NEW YORK (NYT NEWS SERVICE).- Before becoming the mayor of Cusco and its surroundings, an area of more than 1.2 million people in Peru and the historic capital of the Incan empire, Ricardo Valderrama had spent four decades studying Indigenous life in the Peruvian Andes.

He recorded love songs in ancient villages and profiled bandits in the highlands. He wrote dozens of books and articles, on everything from peasant uprisings to the collective trauma of colonization.

But it was his first book — published in 1977 and written, like nearly all his work, with his wife, anthropologist Carmen Escalante — that became an instant classic of Andean literature.

“Gregorio Condori Mamani: An Autobiography,” published in seven editions and translated into at least nine languages, tells the story of a Quechua-speaking laborer whom Valderrama had befriended in Cusco, from his experiences as an orphan forced to wander the Andes through his stints as a soldier, prisoner, shepherd and factory worker. A shorter section recounts the life of his wife, a fellow migrant from the highlands who lived with him in a shack on the outskirts of Cusco.

The book marked a departure in Peruvian anthropology, said César Aguilar, an anthropologist at Peru’s National University of San Marcos in Lima, because it broke with the field’s focus — especially in Cusco — on studying Indigenous people as a means of understanding the rise of Incan civilization.

Instead, Valderrama and Escalante provided rare, firsthand accounts rich in cultural and historical detail of people who occupied the bottom rung of Andean society.

“We wanted to draw attention to Indigenous cultures that had been devalued and made vulnerable in the cities,” Escalante said in a phone interview. “But the extent of suffering and the richness of their experiences were surprising.”

Valderrama’s knack for finding and telling important stories from the Andes followed him throughout his career as a scholar, during which he experimented in film and photography, and into his turn to politics late in 2006, when he ran for the City Council to promote culture and the arts, Escalante said.




Valderrama died Aug. 30 at a hospital in Cusco. He was 75. Escalante said the cause was COVID-19, which had been surging in Peru’s southern Andes.

Along with Escalante, Valderrama is survived by three children, Gonzalo, Julian and Carmen Valderrama, and five grandchildren.
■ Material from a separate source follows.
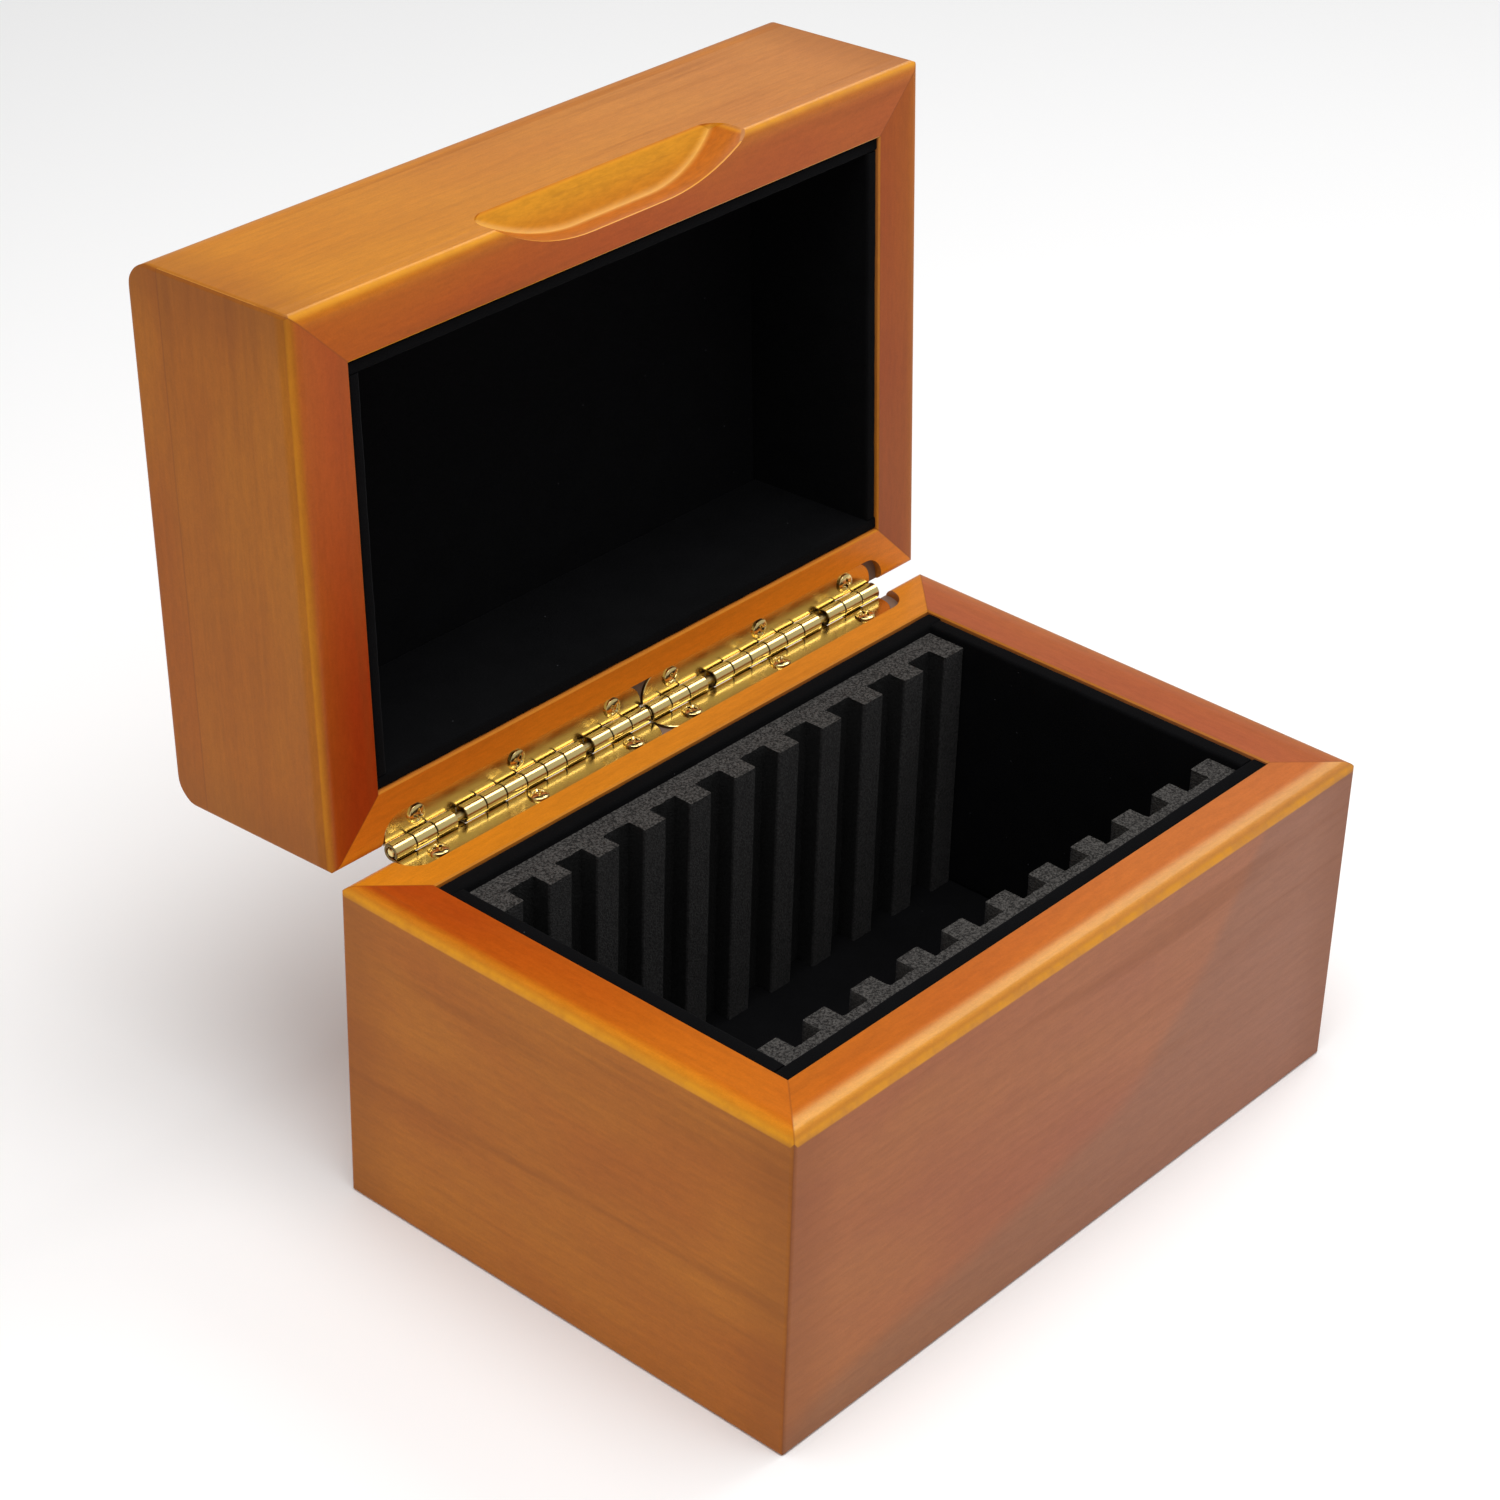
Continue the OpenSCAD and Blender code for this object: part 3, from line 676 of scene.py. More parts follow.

Valderrama had been in office as mayor only since December; his predecessor was suspended over a fraud conviction, and he was next in line. He spent most of his time in office leading the province’s response to the new coronavirus, visiting markets to implement social distancing measures and overseeing the distribution of aid packages for poor residents.

A 25-year-old former councilwoman, Romi Infantas, replaced him.

Valderrama was born on April 3, 1945, in the Cusco region to Bonifacia Fernandez and Roberto Valderrama. His father worked as a hydroelectric technician and later a bank teller. Both his parents were Indigenous Quechua speakers.

Raised in a middle-class family, Valderrama received a bachelor’s degree from the National University of St. Anthony the Abbot in Cusco in 1976 and became a professor there in 1990. He learned Quechua from his grandmother, Escalante said, and went on to speak it better than his eight siblings.

Valderrama started dating Escalante, a childhood acquaintance from San Jeronimo, while he was a university student; he wooed her with books by feminist writers. They helped lead a generation of young anthropology students in shifting the field’s focus to the pressing issues facing millions of Indigenous people in the present, Aguilar said.

“They realized Indigenous people weren’t just subjects of study; they were people struggling,” he said. “They treated them as equals, and that yielded some very rich and valuable testimony for social sciences.”